Plaintiff argues that Northwest distributed brands of PAT other than Omark, that the defendants conspired to use unfair means to eliminate Northwest as a competitor, and this action brings the defendants' conduct within the prohibition of the Sherman Act. The types of unfair competition assertedly employed by the defendants include (1) employee disloyalty, (2) misappropriation of a "trade secret" customer list, and (3) trade disparagement.
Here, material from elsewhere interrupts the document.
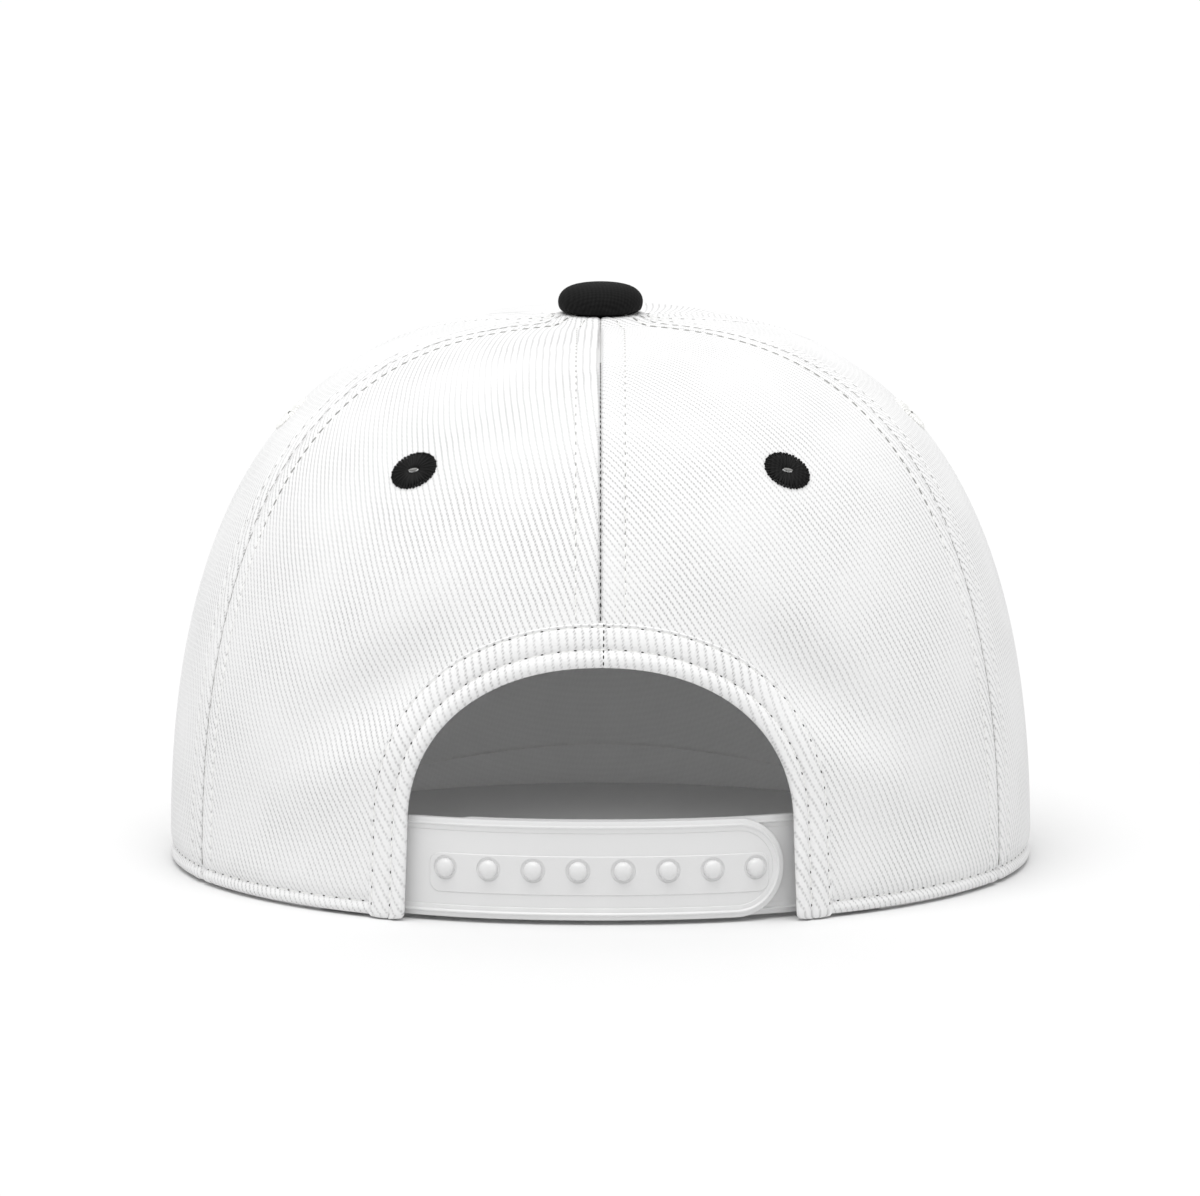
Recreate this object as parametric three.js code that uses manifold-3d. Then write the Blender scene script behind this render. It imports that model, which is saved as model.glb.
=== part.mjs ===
import * as THREE from 'three';
import { mergeVertices } from 'three/addons/utils/BufferGeometryUtils.js';
import Module from 'manifold-3d';

// Six-panel snapback cap resting on its rim. Millimetres, +Z up, rear strap towards +Y, brim towards -Y.
// An azimuth is measured round the crown's upright axis, in degrees from the rear (+Y) towards +X.

// Crown
const CROWN_HALF_WIDTH = 92.7;
const CROWN_REAR_LENGTH = 94;
const CROWN_FRONT_LENGTH = 101;
const CROWN_HEIGHT = 116.5;
const CROWN_WALL = 2;
const SHOULDER_POWER = 2.98; // higher is squarer where the wall turns into the roof
const ROOF_POWER = 2.41; // higher keeps the wall upright for longer
const REAR_FULLNESS = 0.75; // lower is fuller than the sides are
const FRONT_FULLNESS = 0.72;
const HEM_HEIGHT = 6;
const HEM_TUCK = 1; // how far the hem rolls in at the rim
const REAR_SEAM = 66.7; // azimuth of the seam between a rear and a side panel
const FRONT_SEAM = 119; // azimuth of the seam between a side and a front panel
const TOP_HOLE_RADIUS = 3;
const CLEARANCE = 0.3;

// Rear opening and its edging
const ARCH_HALF_WIDTH = 40.4;
const ARCH_FOOT_HALF_WIDTH = 41.4;
const ARCH_SPRING = 20; // height where the upright sides turn into the arch
const ARCH_HEIGHT = 55.5;
const ARCH_POWER = 2.15;
const BINDING_WIDTH = 8.8;
const BINDING_PROUD = 0.4; // how much thicker than the panel it is, on each face
const SIDE_FORESHORTENING = 0.88; // the edging seen from behind, where the crown turns away

// Button and eyelets
const BUTTON_RADIUS = 9.2;
const BUTTON_HEIGHT = 8;
const BUTTON_SHANK_RADIUS = TOP_HOLE_RADIUS - CLEARANCE;
const EYELET_RADIUS = 5;
const EYELET_HEIGHT = 1;
const EYELET_BORE_RADIUS = 1;
const EYELET_BARREL_RADIUS = 2.2;

// Brim
const BRIM_LENGTH = 70;
const BRIM_HALF_WIDTH = 84;
const BRIM_THICKNESS = 2.8;
const BRIM_RISE = 5.5; // how high its middle arches over the surface
const BRIM_TIP = 56; // angle from the front to where the brim ends at the crown
const BRIM_TIP_FADE = 5;
const BRIM_TIP_WIDTH = 1.5;
const BRIM_EDGE_ROUND = 0.8;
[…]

The first court to hold that a conspiracy to eliminate a competitor by unfair means violates the Sherman Act was the First Circuit in Albert Pick-Barth Co. v. Mitchell Woodbury Corp., 57 F.2d 96 (1st Cir.), cert. denied, 286 U.S. 552, 52 S.Ct. 503, 76 L.Ed. 1288 (1932). The defendant, Pick-Barth, was a dominant factor in the national market for kitchen equipment and utensils. Pick-Barth's trade in the New England states, however, was limited. To break into that market, Pick-Barth hired away the plaintiff's employees and wrongfully obtained its customer list. The First Circuit, reversing a jury verdict that no unreasonable restraint of trade resulted, held that the intent to eliminate a competitor by unlawful or unfair competition violated the Act. A later case before the same court characterized the offense as per se. Atlantic Heel Co. v. Allied Heel Co., 284 F.2d 879 (1st Cir. 1960) (two judges concurring in result only). In its most recent consideration, the First Circuit limited Pick-Barth and Allied Heel to what it perceived to be their facts, but did not overrule them. George R. Whitten, Jr., Inc. v. Paddock Pool Builders, Inc., 508 F.2d 547 (1st Cir. 1974).
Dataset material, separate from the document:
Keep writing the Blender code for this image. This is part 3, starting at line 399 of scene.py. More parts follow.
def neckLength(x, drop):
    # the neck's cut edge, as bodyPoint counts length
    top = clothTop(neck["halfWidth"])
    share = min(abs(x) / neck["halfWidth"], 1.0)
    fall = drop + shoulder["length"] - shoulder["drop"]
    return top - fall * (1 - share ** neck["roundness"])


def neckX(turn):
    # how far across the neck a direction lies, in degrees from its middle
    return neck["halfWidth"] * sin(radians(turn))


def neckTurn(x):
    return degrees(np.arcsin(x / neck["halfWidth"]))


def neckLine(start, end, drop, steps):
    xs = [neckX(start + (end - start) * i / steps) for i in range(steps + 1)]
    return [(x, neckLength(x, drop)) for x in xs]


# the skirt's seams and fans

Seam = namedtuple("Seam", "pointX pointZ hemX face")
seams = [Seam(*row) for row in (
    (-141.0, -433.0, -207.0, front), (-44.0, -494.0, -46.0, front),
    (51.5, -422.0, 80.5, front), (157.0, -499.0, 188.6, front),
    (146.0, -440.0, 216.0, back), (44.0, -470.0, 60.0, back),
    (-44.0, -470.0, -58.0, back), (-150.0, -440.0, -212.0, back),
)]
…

One other circuit court has recognized a Pick-Barth cause of action under the Sherman Act, Perryton Wholesale, Inc. v. Pioneer Distributing Co., 353 F.2d 618 (10th Cir. 1965), cert. denied, 383 U.S. 945, 86 S.Ct. 1202, 16 L.Ed.2d 208 (1966). That decision did not use per se language. One district court, however, has expressly applied a per se test, holding no anticompetitive effect need be shown. Albert Sauter Co. v. Richard S. Sauter Co., 368 F.Supp. 501, 512-514 (E.D.Pa.1973) (verdict for plaintiff). Other courts have allowed trial of issues framed along the lines of the Pick-Barth theory of liability. See Snyder v. Howard Johnson's Motor Lodges, Inc., 412 F.Supp. 724, 729 (S.D.Ill.1976) (denied summary judgment); Tower Tire & Auto Center, Inc. v. Atlantic Richfield Co., 392 F.Supp. 1098 (S.D.Tex.1975) (denied summary judgment); Mr. Hanger, Inc. v. Rizzuto, 410 F.Supp. 1158 (S.D.N.Y.1975) (); Vogue Instrument Corp. v. Lem Instruments Corp., 40 F.R.D. 497 (S.D.N.Y.1966) (denied summary judgment).
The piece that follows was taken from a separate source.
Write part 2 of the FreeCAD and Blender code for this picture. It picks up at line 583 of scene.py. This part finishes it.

Our own decisions have never expressly considered Pick-Barth. See Southland Reship, Inc. v. Flegel, 534 F.2d 639, 643 (5th Cir. 1973). In Cherokee Laboratories, Inc. v. Rotary Drilling Services, Inc., 383 F.2d 97 (5th Cir. 1967), cert. denied, 390 U.S. 904, 88 S.Ct. 816, 19 L.Ed.2d 870 (1968), we concluded that a case for the jury existed when a supplier enticed plaintiff distributor's employees into forming a new distribution organization for the supplier who then raised his prices to the plaintiff. In Burdett Sound, Inc., however, without mentioning Cherokee, we rejected the theory that an allegation of unfair trade practices in the distributor substitution context could resist a motion for summary judgment, reasoning that "attempts to drive another competitor out of business" did not apply to substitutions. 515 F.2d at 1248. See also Craig v. Sun Oil Co., 515 F.2d 221 (10th Cir. 1975), cert. denied, 429 U.S. 829, 97 S.Ct. 88, 50 L.Ed.2d 92 (1976); Ace Beer Distributors, Inc. v. Kohn, Inc., 318 F.2d 283 (6th Cir.), cert. denied, 375 U.S. 922, 84 S.Ct. 267, 11 L.Ed.2d 166 (1963). By examination of the original Cherokee Laboratories, Inc. and Burdett Sound, Inc. briefs, we have ascertained that in both cases the plaintiff relied on cases from the Pick-Barth line, but neither published opinion cites them.
This case is different from Burdett Sound, Inc. in some respects. Here the acts of unfair competition were not only designed to switch customers from one distributor to another, but they were also calculated to protect Omark from the new Ramset and Diamond brands carried by Northwest. Burdett Sound, Inc. only addressed conduct designed to lessen intrabrand competition. Here interbrand competition is also at stake, and interbrand competition is the "primary concern of antitrust law." Continental T.V., Inc. v. GTE Sylvania, Inc. 433 U.S. 36, 52 n.19, 97 S.Ct. 2549, 53 L.Ed.2d 568 (1977).
Cherokee Laboratories, Inc. was also an interbrand case. While that provides some basis for distinguishing the two cases, in view of this Court's prior failure to address squarely the per se issue raised by the plaintiff, we will confront that question first, and then, rejecting the per se rule, turn to consideration of whether the facts here can establish an antitrust violation under the rule of reason.